The market is still active in July but has been declining for several months now. Nevertheless, July’s sales were still 13.3% above the 10-year July average.
New listings are particularly low. 12.3% below the 10-year average and 25.2% lower than the month before. Maybe as the covid restrictions loosen and the summer is upon us, people are putting their housing plans on hold.
The sales-to-active listings ratio remains elevated but pricing increase has slowed and for townhomes it has actually reversed. While typically ratios above 20% indicate an upward pricing pressure, pricing increase has stalled. The sales-to-active listings ratio for detached homes is 25.5% but there is no increase in the benchmark price over last month. However, it is an amazing 21% higher than last July. The ratio for townhomes was 47.8% but the benchmark price actually decreased 0.1%. However, it has a respectable 16.7% increase from last July. The ratio for apartments was 37.3% and there was a 0.3% increase in the benchmark price compared to June. Over the last 12 month, there was an 8.4% gain in the benchmark price.
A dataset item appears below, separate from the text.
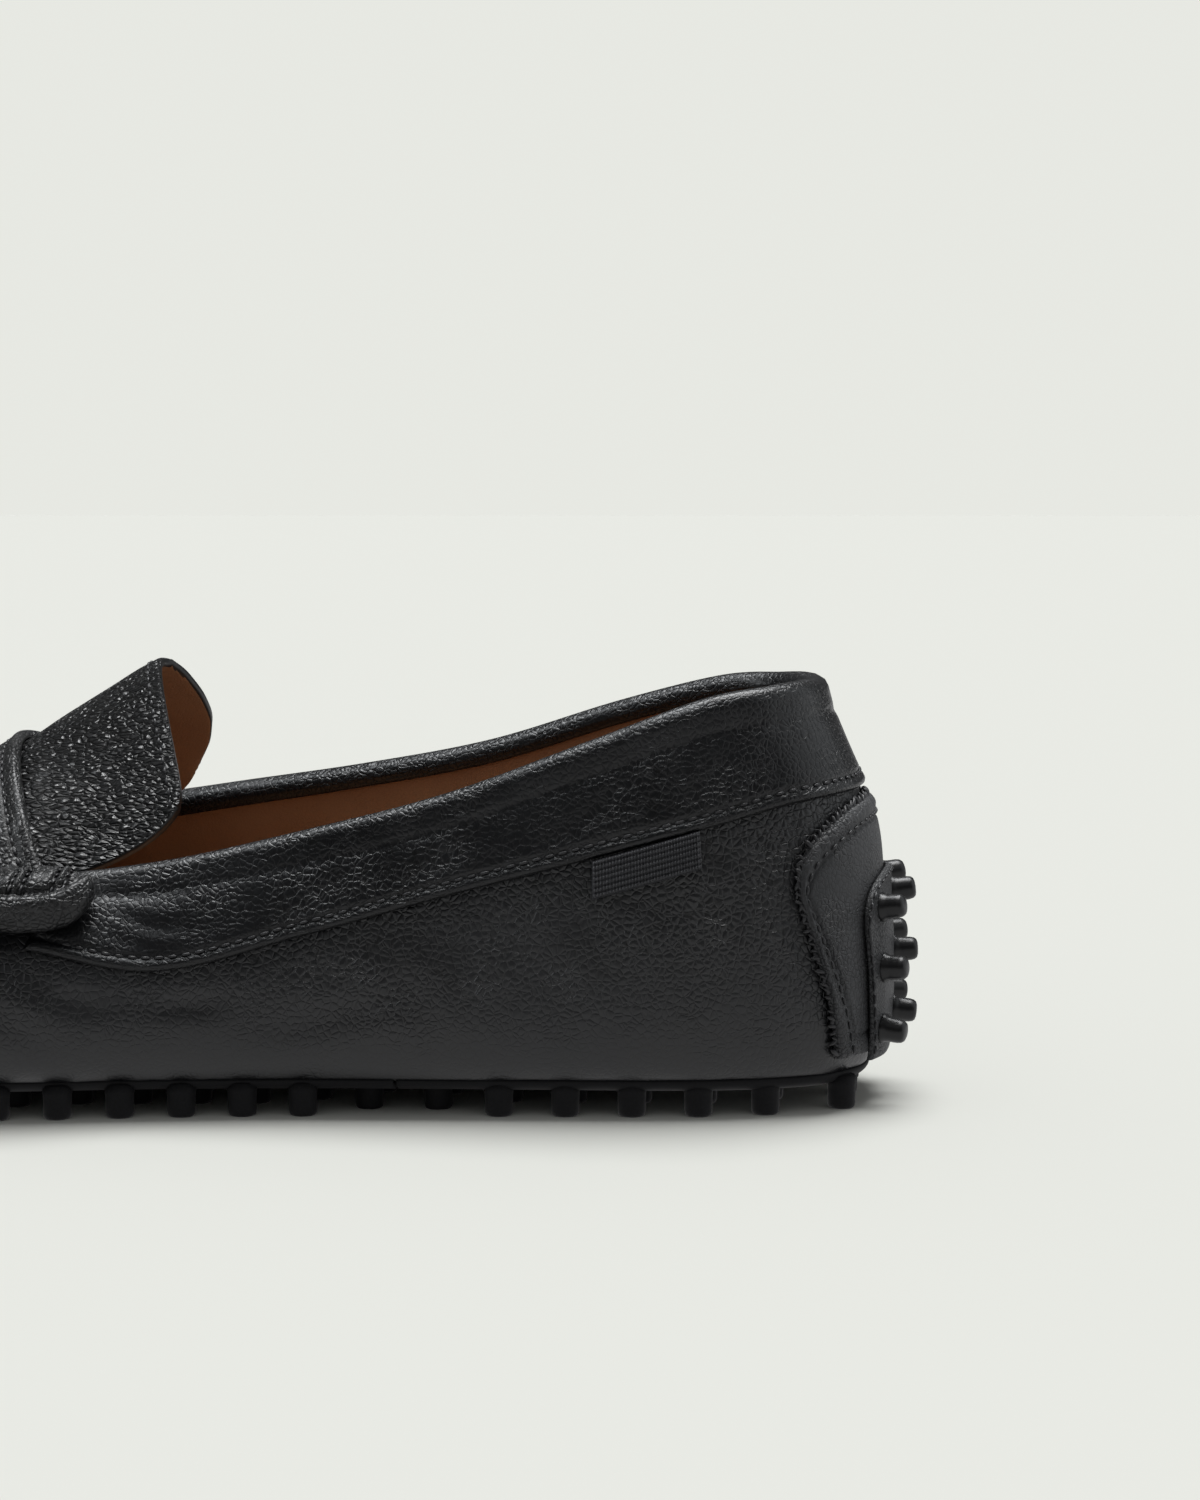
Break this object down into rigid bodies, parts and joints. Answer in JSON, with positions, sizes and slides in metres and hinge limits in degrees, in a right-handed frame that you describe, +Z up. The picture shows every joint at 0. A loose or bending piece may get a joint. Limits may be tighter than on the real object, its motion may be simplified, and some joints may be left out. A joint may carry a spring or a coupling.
{
  "type": "driving moccasin",
  "caption": "Left driving moccasin in soft black leather with a saddle strap, beef rolls, a folded collar band and a rubber-studded sole that runs up the heel.",
  "frame": {"origin": "centre of the bounding box at the plane that the studs stand on", "axes": "+X from heel to toe, +Y towards the outer side of the foot, +Z up"},
  "size_m": [0.2854, 0.1002, 0.0782],
  "materials": {
    "wrap_leather": "fine pebble grain, soft sheen",
    "vamp_leather": "coarse tumbled grain, glossy tops",
    "band_leather": "smooth folded leather with a soft highlight",
    "sock_leather": "matt tan",
    "stud_rubber": "satin moulded rubber",
    "ribbon": "ribbed woven ribbon"
  },
  "bodies": {
    "root": {"upper": "wrap_leather", "apron_tongue": "vamp_leather", "collar_band": "band_leather", "saddle_strap": "vamp_leather", "beef_roll_outer": "vamp_leather", "beef_roll_inner": "vamp_leather", "heel_counter": "wrap_leather", "heel_patch": "wrap_leather", "outsole_heel": "stud_rubber", "outsole_forefoot": "stud_rubber", "insole": "sock_leather", "ribbon_tab": "ribbon", "toe_seam": "vamp_leather"}
  },
  "joints": []
}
Another reason why the market is slowing down might be that we are running out of buyers. Since mid 2020, there has been an incredible amount of activity. Maybe for most people who wanted to buy, they have bought. This is corroborated by the fact that the quality of the mortgage during the pandemic has been deteriorating. This is measured by following what portion of the new mortgages have a high loan-to-income (LTI) ratio, specifically above 450. As you can see from the Bank of Canada chart, we have surpassed the 2016-17 peak. People are obviously stretching their budget to make home purchase a reality, but how much further can it go. Nobody is getting a 20% raise and your budget can just stretch so far.
The next stimulus that may boost the real estate market may be the eventual return of international travel. Immigration will start back up and bring in a new group of people. When this will happen is still a bit of a mystery as it is very hard to predict the course of this pandemic.
Business failures are also hard to predict. While we hear about the impossible conditions for businesses, business insolvencies are actually 30% lower than pre-pandemic levels. The government has given so much support to businesses, it has distorted the economy. Did the stimulus just delay the bankruptcies? This adds to the unpredictability of the economy going forward. Maybe this is one reason why the central banks are saying that this current wave of inflation is transitory.